That is really a separate issue, though. It's also sort of outside the scope of what Pathologic as an input filter can do, as well. Note that you've hard-coded the input format ID in order to load the variable with the paths in it ('filter_pathologic_local_paths_1' - in real-world use, that 1 at the end could be hundreds of different integers). This hook implementation doesn't provide any context as to which input format is in use - understandable, as under normal cases, it probably doesn't matter.

Perhaps this could work if there were an admin interface so admins could select which input format to pretend is in use when this hook is called.

But all that being said, it's going to be impossible for me to test this, as I don't use CDN myself. Perhaps you could consider spinning that patch off into your own module which depends on Pathologic and upload it to Drupal.org?

dkruglyak’s picture

Correct, this could be a separate issue - I posted it here temporarily to start discussion about possible solutions.

The real question is whether we should view Pathologic module as just an input filter vs. all-purpose module to ensure that all URLs cranked out by Drupal are properly localized. Right now these URLs reside either in content (which is why input filter is a good start) OR being generated as links.

I believe it would make great sense to share the core config and regex functionality for both input filters and basic URL choppers.
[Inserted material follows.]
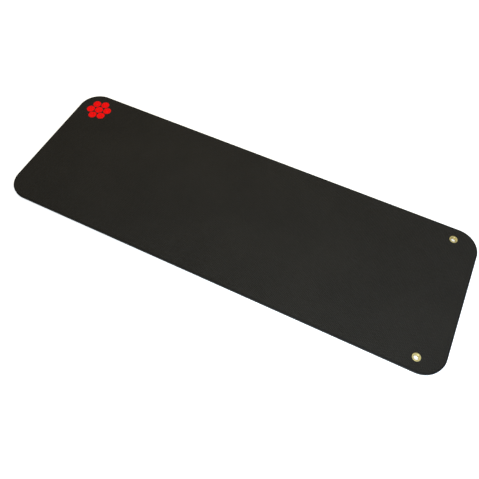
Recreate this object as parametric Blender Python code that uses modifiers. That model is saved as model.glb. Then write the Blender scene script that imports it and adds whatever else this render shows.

My patch here simply takes a first crack at solving this in a way I could use right away. Definitely, we could have a different config for this vs. hardcoding it into default filter. This by the way brings the question of whether Pathologic should duplicate URL processing rules for different filters or take that configuration outside.

What I would like to do above all is to have shared regex for processing URLs whether they are found in content or passed on standalone basis. Unfortunately with the current code structure there was no clean way call your existing code. Presumably though I could use a URL I want to localize to generate "fake" HTML mask, like <a href="myurl"></a> to pass to your existing code, though maybe there could be a more organic API/solution...

As far as the hook/function being added, I believe it will be present in core D7, put there specifically to accommodate CDN requirements... Adding this chunk of code to Pathologic in D6 should not imperil its existing functionality as input filter. I might just suggest restructuring it a little to better manage configs and regex code.

So what do you recommend we do for the ultimate solution here?

Garrett Albright’s picture

Title: Wildcards & URL rewriting hooks » wild card for Additional paths
Status: Needs work » Fixed

Branching off to another issue: #820910: Non-filter URL rewriting

Status: Fixed » Closed (fixed)

Automatically closed -- issue fixed for 2 weeks with no activity.

leon kessler’s picture

Version: 6.x-3.x-dev » 8.x-1.x-dev
Category: Task » Feature request
Issue summary: View changes
StatusFileSize
new2.84 KB

It seems as though this feature got lost somehow on the journey to 8/9.

This is something we needed for our project, for the same reasons as those who posted here 12 years ago (can't quite believe how old some of this stuff on Drupal is).

I've updated the ticket to the 8.x-1.x version, although I'm unable to reopen it (as only maintainers can do this).

Patch attached uses fnmatch to accommodate wildcards, which although is specifically designed for filename matching, I think works just as well in this case (and is less confusing to use than regex).

eli-t’s picture

Update of the patch in #18 rerolled against 2.0.0-alpha2